Distribution of assets following liquidation

  • Once Barry has collected in all the assets and has obtained whatever contributions can be obtained, his task is to distribute these sums to persons entitled to them in the order stipulated by the law. The order will be as follows:
    1. First, will be paid Barry’s liquidation expenses of £3,000.
    2. Second, the preferential debts will be paid. Of the debts owed by Shoes in the City Ltd, only the remuneration owed to the employees will be classed as a preferential debt. However, only remuneration earned in the four months prior to insolvency up to a maximum of £800 per employee will rank as preferential – the remainder of the remuneration owed will rank as unsecured.
    3. Third, will be the payment of the unsecured debts. Debts secured by floating charge ranks ahead of unsecured debts (but behind preferential debts), but as discussed above, the floating charge granted by the company will likely be invalidated. Accordingly, the money owed to Black Horse Bank will ranks as an unsecured debt. The £10,000 owed to the Inland Revenue will also rank as unsecured – such debts were once classed as preferential but the Enterprise Act 2002 abolished the preferential status of these Crown debts.
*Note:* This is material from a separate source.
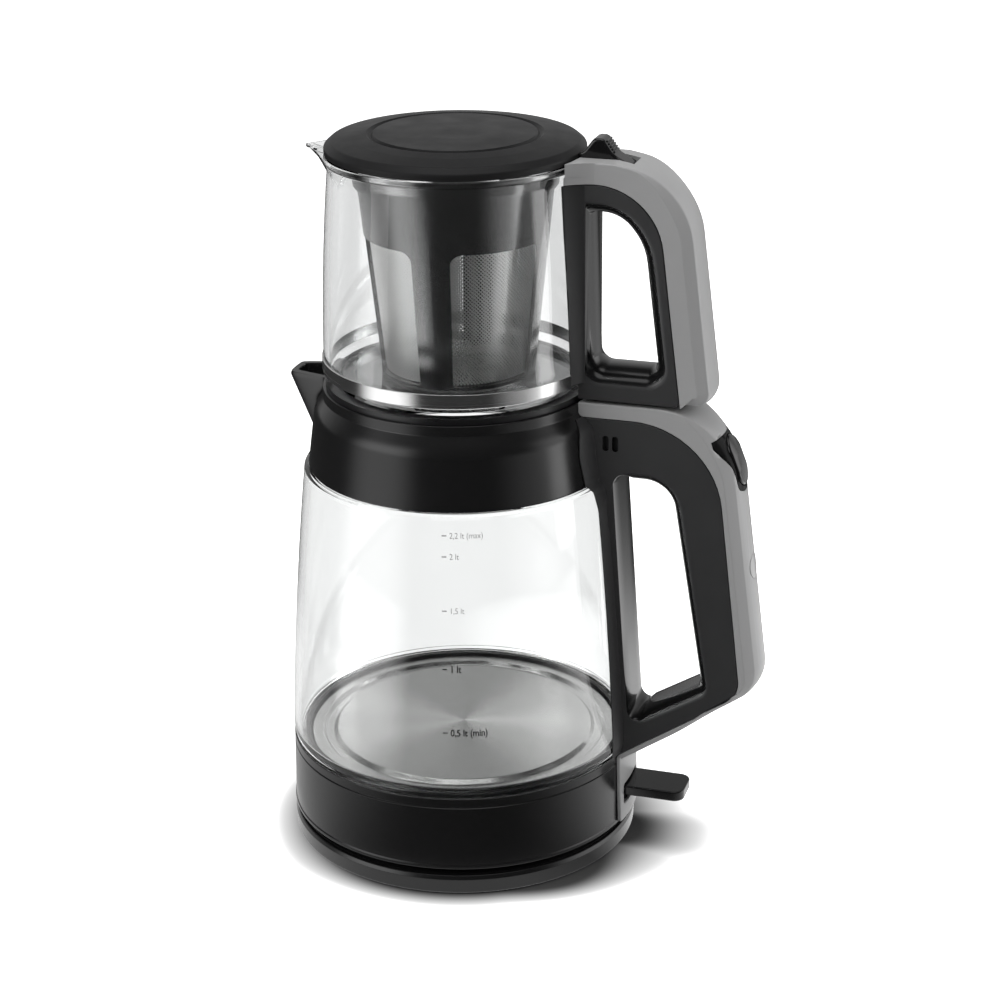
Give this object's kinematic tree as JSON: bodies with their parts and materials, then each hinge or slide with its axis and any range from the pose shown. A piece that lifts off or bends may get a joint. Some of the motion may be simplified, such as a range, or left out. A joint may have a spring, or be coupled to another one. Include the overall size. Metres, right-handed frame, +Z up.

    4. Fourth, if there are any assets remaining, they will be distributed to the members. However, given that the assets of the company total £150,000 only (not including contributions obtained from the directors for wrongful trading, preferences etc) there is no way that there will be any surplus left to distribute to the members.
  • Debts within each category rank equally amongst themselves, meaning that if there are insufficient assets to fully pay all the debts within a category, then the creditors within that category will receive an equal percentage of the debt owed to them. Consequently, lower-ranking creditors will receive nothing.